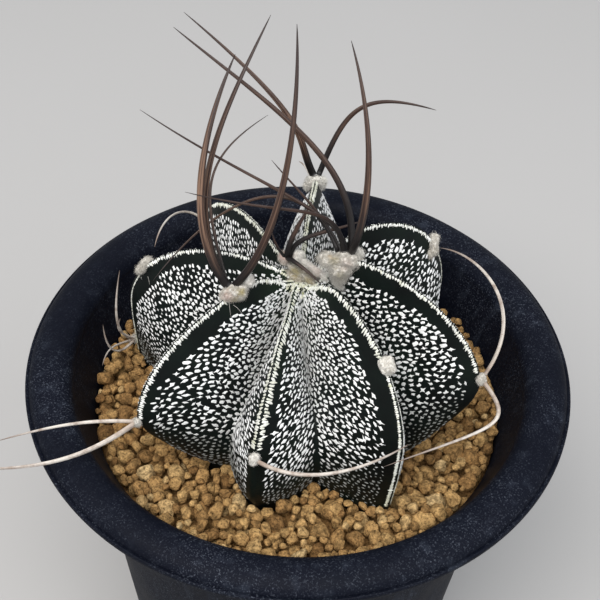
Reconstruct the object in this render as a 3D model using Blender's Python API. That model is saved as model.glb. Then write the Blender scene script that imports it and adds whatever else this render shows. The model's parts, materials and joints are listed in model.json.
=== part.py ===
"""A star cactus with eight sharp ribs and long curved spines, in a round pot filled with gravel.

World frame: +Z up, origin at the middle of the pot's underside, the front rib towards -Y.
Lengths below are millimetres and angles are degrees. Each mesh is scaled to metres when it is made
into an object.
"""
import math
from collections import namedtuple
from random import Random

import bmesh
import bpy
import numpy as np
from mathutils import Matrix, Vector, geometry

MM = 0.001
GAP = 0.35                    # clear space between touching pieces

# The pot
RIM_RADIUS = 52.5
RIM_TOP = 91.0
RIM_CREST_RADIUS = 47.2       # where the rolled rim is highest
LIP = (87.2, 88.45)           # heights of the thin lip's underside and top, at the rim's edge
LIP_BEVEL = 0.3
GROOVE = (51.8, 88.3)         # radius and height of the fine groove between the lip and the roll
RIM_HOLLOW = (2.5, 4.0)       # the hollow under the roll, inwards and outwards of its crest
FLARE = (42.6, 83.5)          # radius and height of the bend where the wall turns out to the rim
BODY_TOP_RADIUS = 41.4
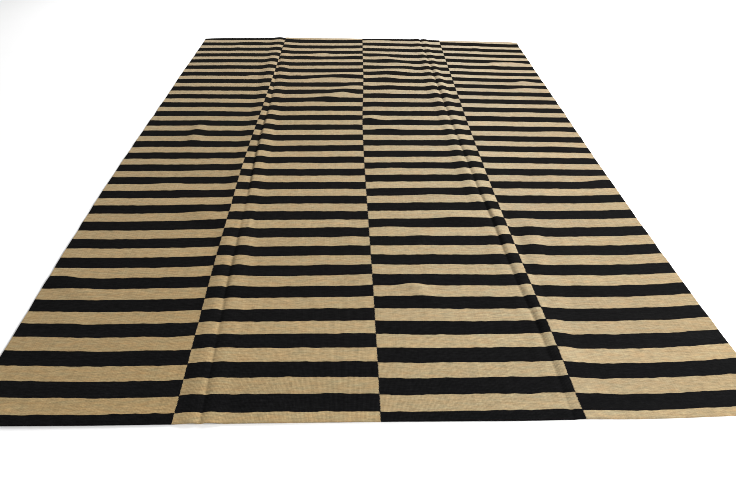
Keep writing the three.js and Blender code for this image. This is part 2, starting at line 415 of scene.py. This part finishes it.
# Relief of the wool, beside the weave's own: its fuzz and its streaks, and the weave's depth
FUZZ = 0.5
FUZZ_PATCH = (1.4, 1.1, 3.0, 0.7)
STREAK_RELIEF = 0.6
RELIEF_STRENGTH = 0.7
RELIEF_DEPTH = 0.0005

# The studio, in metres and watts. Each lamp: its place, the point it aims at, size and power
FLOOR_RADIUS = 14
SURROUND = 0.36
LAMPS = {
    "window": ((4.0, 1.6, 2.6), (0.3, 0, 0), 1.6, 264),
    "far_lamp": ((-0.6, 3.6, 2.4), (-0.3, 0.6, 0), 1.2, 117),
    "near_lamp": ((3.4, -2.2, 2.2), (0.6, -0.8, 0), 1.6, 255),
}
PIXEL_FILTER = 0.9


def ease(t):
    """Rises smoothly from nothing at t = 0 to 1 at t = 1."""
    return t * t * (3 - 2 * t)


def soft(t):
    """Falls smoothly from 1 at t = 0 to nothing at t = 1."""
    return np.clip(1 - t * t, 0, 1) ** 2


def read(columns, axis, name, at):
    """One column of a table at places between its rows, on a smooth curve through them."""
    place = columns[axis]
    value = columns[name]
    slope = np.empty_like(value)
    slope[1:-1] = (value[2:] - value[:-2]) / (place[2:] - place[:-2])
    slope[0] = (value[1] - value[0]) / (place[1] - place[0])
    slope[-1] = (value[-1] - value[-2]) / (place[-1] - place[-2])
    at = np.clip(at, place[0], place[-1])
    i = np.clip(np.searchsorted(place, at) - 1, 0, len(place) - 2)
    span = place[i + 1] - place[i]
    t = (at - place[i]) / span
    level = value[i] * (1 - ease(t)) + value[i + 1] * ease(t)
    start = slope[i] * span * t * (1 - t) ** 2
    end = slope[i + 1] * span * t * t * (1 - t)
    return level + start - end


def wander(x, y, size_x, size_y, seed):
    """Smooth random values from -1 to 1, in lumps of the given size."""
    lattice = np.random.default_rng(seed).uniform(-1, 1, LATTICE)
    across = np.asarray(x) / size_x
    along = np.asarray(y) / size_y
    i = np.floor(across).astype(int)
    j = np.floor(along).astype(int)
    s = ease(across - i)
    t = ease(along - j)

    def knot(right, up):
        return lattice[(i + right) % LATTICE[0], (j + up) % LATTICE[1]]

    low = knot(0, 0) * (1 - s) + knot(1, 0) * s
    high = knot(0, 1) * (1 - s) + knot(1, 1) * s
    return low * (1 - t) + high * t


def fold_height(seam, x, y):
    """Height of the cloth's underside over the floor at one fold."""
    fold = FOLDS[seam]
    d = x - read(LINES, "y", seam, y) - read(fold, "y", "valley", y)
    height = np.zeros_like(d)
    for side, here in (("1", d < 0), ("2", d >= 0)):
        out = read(fold, "y", "out" + side, y)
        past = np.abs(d) - out
        outer = soft(past / read(fold, "y", "reach" + side, y))
        inner = 1 - (past / out) ** 2
        high = np.maximum(0, read(fold, "y", "high" + side, y))
        height = np.where(here, high * np.where(past > 0, outer, inner), height)
    return np.maximum(0, height)


def ripple_height(x, y):
    """Height of the cloth's underside over the floor at all the ripples."""
    height = np.zeros_like(x)
    for cx, cy, high, half_long, half_wide, turn in zip(*RIPPLES.values()):
        cos = math.cos(math.radians(turn))
        sin = math.sin(math.radians(turn))
        along = ((x - cx) * cos + (y - cy) * sin) / half_long
        across = ((y - cy) * cos - (x - cx) * sin) / half_wide
        height += high * soft(along) * soft(across)
    return height


def lift(x, y):
    """Height of the cloth's underside over the floor."""
    height = fold_height("seam1", x, y) + fold_height("seam3", x, y) + ripple_height(x, y)
    uneven = 0
    most = 0
    for seed, (wide, long, share) in enumerate(LUMPS, start=1):
        uneven = uneven + share * wander(x, y, wide, long, seed)
        most += share
    return height + UNDULATION * (uneven + most) / (2 * most)


def clearance(share, from_end):
    """The hair's breadth between the cloth and the floor, down to nothing at the corners."""
    return CLEAR * (1 - (2 * share - 1) ** 4 * np.clip(1 - from_end / BEARING, 0, 1))


def hem_rows():
    """Inset from the end and rise of the rows of one hem, from its turned-under edge inwards."""
    radius = (CLOTH + HEM_GAP) / 2
    centre = CLOTH / 2 + radius
    turn = np.pi * (np.arange(TURN_STEPS + 1) / TURN_STEPS - 0.5)
    fall = np.arange(SLOPE_STEPS + 1) / SLOPE_STEPS
    under = np.linspace(HEM_DEPTH, centre, UNDER_STEPS + 1)[:-1]
    inset = [*under, *(centre - radius * np.cos(turn)), *(HEM_DEPTH + HEM_FLAT + HEM_SLOPE * fall)]
    rise = [*(0 * under), *(radius * (1 + np.sin(turn))), *(2 * radius * (1 - ease(fall)))]
    return np.array(inset), np.array(rise)


def cloth_rows():
    """Every row: its share of the way from the near end to the far one, its inset and rise."""
    inset, rise = hem_rows()
    count = round(2 * (FIRST_LINE - inset[-1]) / ROW_STEP)
    share = np.arange(1, count) / count
    open_inset = inset[-1] * (1 - 2 * share)
    return {
        "share": np.concatenate([0 * inset, share, 0 * inset + 1]),
        "inset": np.concatenate([inset, open_inset, -inset[::-1]]),
        "rise": np.concatenate([rise, 0 * share, rise[::-1]]),
    }


def column_shares(panel):
    """Columns across a panel, close together at its edges and where a fold runs."""
    rim = np.array(RIM_STEPS) / PANEL_WIDTH
    inner = [np.arange(*span) / PANEL_WIDTH for span in panel["columns"]]
    return np.concatenate([rim, *inner, 1 - rim[::-1]])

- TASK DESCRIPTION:
Pull out each record as written and restate it exactly.

- COMPLETED EXERCISE:
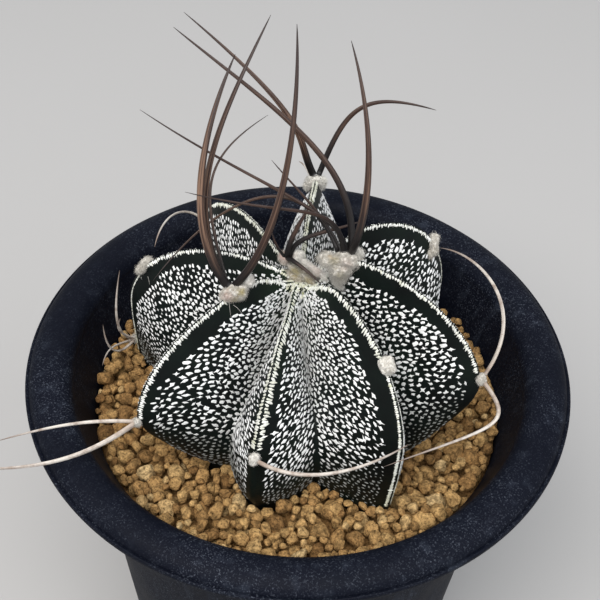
Reconstruct the object in this render as a 3D model using Blender's Python API. That model is saved as model.glb. Then write the Blender scene script that imports it and adds whatever else this render shows. The model's parts, materials and joints are listed in model.json.
=== part.py ===
"""A star cactus with eight sharp ribs and long curved spines, in a round pot filled with gravel.

World frame: +Z up, origin at the middle of the pot's underside, the front rib towards -Y.
Lengths below are millimetres and angles are degrees. Each mesh is scaled to metres when it is made
into an object.
"""
import math
from collections import namedtuple
from random import Random

import bmesh
import bpy
import numpy as np
from mathutils import Matrix, Vector, geometry

MM = 0.001
GAP = 0.35                    # clear space between touching pieces

# The pot
RIM_RADIUS = 52.5
RIM_TOP = 91.0
RIM_CREST_RADIUS = 47.2       # where the rolled rim is highest
LIP = (87.2, 88.45)           # heights of the thin lip's underside and top, at the rim's edge
LIP_BEVEL = 0.3
GROOVE = (51.8, 88.3)         # radius and height of the fine groove between the lip and the roll
RIM_HOLLOW = (2.5, 4.0)       # the hollow under the roll, inwards and outwards of its crest
FLARE = (42.6, 83.5)          # radius and height of the bend where the wall turns out to the rim
BODY_TOP_RADIUS = 41.4
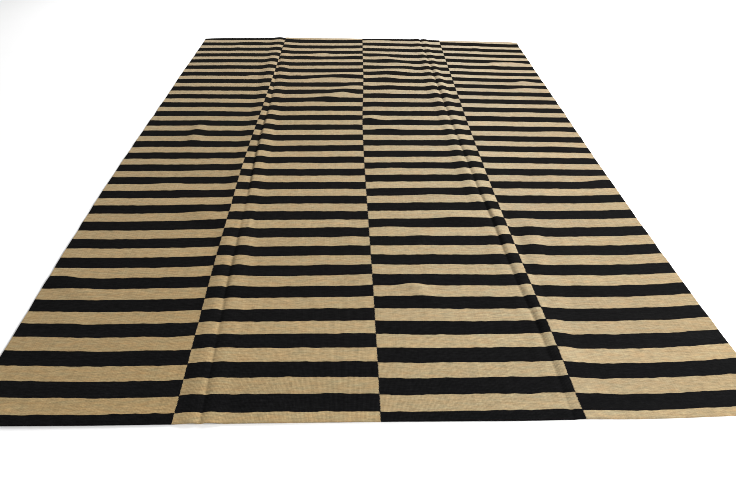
Keep writing the three.js and Blender code for this image. This is part 2, starting at line 415 of scene.py. This part finishes it.
# Relief of the wool, beside the weave's own: its fuzz and its streaks, and the weave's depth
FUZZ = 0.5
FUZZ_PATCH = (1.4, 1.1, 3.0, 0.7)
STREAK_RELIEF = 0.6
RELIEF_STRENGTH = 0.7
RELIEF_DEPTH = 0.0005

# The studio, in metres and watts. Each lamp: its place, the point it aims at, size and power
FLOOR_RADIUS = 14
SURROUND = 0.36
LAMPS = {
    "window": ((4.0, 1.6, 2.6), (0.3, 0, 0), 1.6, 264),
    "far_lamp": ((-0.6, 3.6, 2.4), (-0.3, 0.6, 0), 1.2, 117),
    "near_lamp": ((3.4, -2.2, 2.2), (0.6, -0.8, 0), 1.6, 255),
}
PIXEL_FILTER = 0.9


def ease(t):
    """Rises smoothly from nothing at t = 0 to 1 at t = 1."""
    return t * t * (3 - 2 * t)


def soft(t):
    """Falls smoothly from 1 at t = 0 to nothing at t = 1."""
    return np.clip(1 - t * t, 0, 1) ** 2


def read(columns, axis, name, at):
    """One column of a table at places between its rows, on a smooth curve through them."""
    place = columns[axis]
    value = columns[name]
    slope = np.empty_like(value)
    slope[1:-1] = (value[2:] - value[:-2]) / (place[2:] - place[:-2])
    slope[0] = (value[1] - value[0]) / (place[1] - place[0])
    slope[-1] = (value[-1] - value[-2]) / (place[-1] - place[-2])
    at = np.clip(at, place[0], place[-1])
    i = np.clip(np.searchsorted(place, at) - 1, 0, len(place) - 2)
    span = place[i + 1] - place[i]
    t = (at - place[i]) / span
    level = value[i] * (1 - ease(t)) + value[i + 1] * ease(t)
    start = slope[i] * span * t * (1 - t) ** 2
    end = slope[i + 1] * span * t * t * (1 - t)
    return level + start - end


def wander(x, y, size_x, size_y, seed):
    """Smooth random values from -1 to 1, in lumps of the given size."""
    lattice = np.random.default_rng(seed).uniform(-1, 1, LATTICE)
    across = np.asarray(x) / size_x
    along = np.asarray(y) / size_y
    i = np.floor(across).astype(int)
    j = np.floor(along).astype(int)
    s = ease(across - i)
    t = ease(along - j)

    def knot(right, up):
        return lattice[(i + right) % LATTICE[0], (j + up) % LATTICE[1]]

    low = knot(0, 0) * (1 - s) + knot(1, 0) * s
    high = knot(0, 1) * (1 - s) + knot(1, 1) * s
    return low * (1 - t) + high * t


def fold_height(seam, x, y):
    """Height of the cloth's underside over the floor at one fold."""
    fold = FOLDS[seam]
    d = x - read(LINES, "y", seam, y) - read(fold, "y", "valley", y)
    height = np.zeros_like(d)
    for side, here in (("1", d < 0), ("2", d >= 0)):
        out = read(fold, "y", "out" + side, y)
        past = np.abs(d) - out
        outer = soft(past / read(fold, "y", "reach" + side, y))
        inner = 1 - (past / out) ** 2
        high = np.maximum(0, read(fold, "y", "high" + side, y))
        height = np.where(here, high * np.where(past > 0, outer, inner), height)
    return np.maximum(0, height)


def ripple_height(x, y):
    """Height of the cloth's underside over the floor at all the ripples."""
    height = np.zeros_like(x)
    for cx, cy, high, half_long, half_wide, turn in zip(*RIPPLES.values()):
        cos = math.cos(math.radians(turn))
        sin = math.sin(math.radians(turn))
        along = ((x - cx) * cos + (y - cy) * sin) / half_long
        across = ((y - cy) * cos - (x - cx) * sin) / half_wide
        height += high * soft(along) * soft(across)
    return height


def lift(x, y):
    """Height of the cloth's underside over the floor."""
    height = fold_height("seam1", x, y) + fold_height("seam3", x, y) + ripple_height(x, y)
    uneven = 0
    most = 0
    for seed, (wide, long, share) in enumerate(LUMPS, start=1):
        uneven = uneven + share * wander(x, y, wide, long, seed)
        most += share
    return height + UNDULATION * (uneven + most) / (2 * most)


def clearance(share, from_end):
    """The hair's breadth between the cloth and the floor, down to nothing at the corners."""
    return CLEAR * (1 - (2 * share - 1) ** 4 * np.clip(1 - from_end / BEARING, 0, 1))


def hem_rows():
    """Inset from the end and rise of the rows of one hem, from its turned-under edge inwards."""
    radius = (CLOTH + HEM_GAP) / 2
    centre = CLOTH / 2 + radius
    turn = np.pi * (np.arange(TURN_STEPS + 1) / TURN_STEPS - 0.5)
    fall = np.arange(SLOPE_STEPS + 1) / SLOPE_STEPS
    under = np.linspace(HEM_DEPTH, centre, UNDER_STEPS + 1)[:-1]
    inset = [*under, *(centre - radius * np.cos(turn)), *(HEM_DEPTH + HEM_FLAT + HEM_SLOPE * fall)]
    rise = [*(0 * under), *(radius * (1 + np.sin(turn))), *(2 * radius * (1 - ease(fall)))]
    return np.array(inset), np.array(rise)


def cloth_rows():
    """Every row: its share of the way from the near end to the far one, its inset and rise."""
    inset, rise = hem_rows()
    count = round(2 * (FIRST_LINE - inset[-1]) / ROW_STEP)
    share = np.arange(1, count) / count
    open_inset = inset[-1] * (1 - 2 * share)
    return {
        "share": np.concatenate([0 * inset, share, 0 * inset + 1]),
        "inset": np.concatenate([inset, open_inset, -inset[::-1]]),
        "rise": np.concatenate([rise, 0 * share, rise[::-1]]),
    }


def column_shares(panel):
    """Columns across a panel, close together at its edges and where a fold runs."""
    rim = np.array(RIM_STEPS) / PANEL_WIDTH
    inner = [np.arange(*span) / PANEL_WIDTH for span in panel["columns"]]
    return np.concatenate([rim, *inner, 1 - rim[::-1]])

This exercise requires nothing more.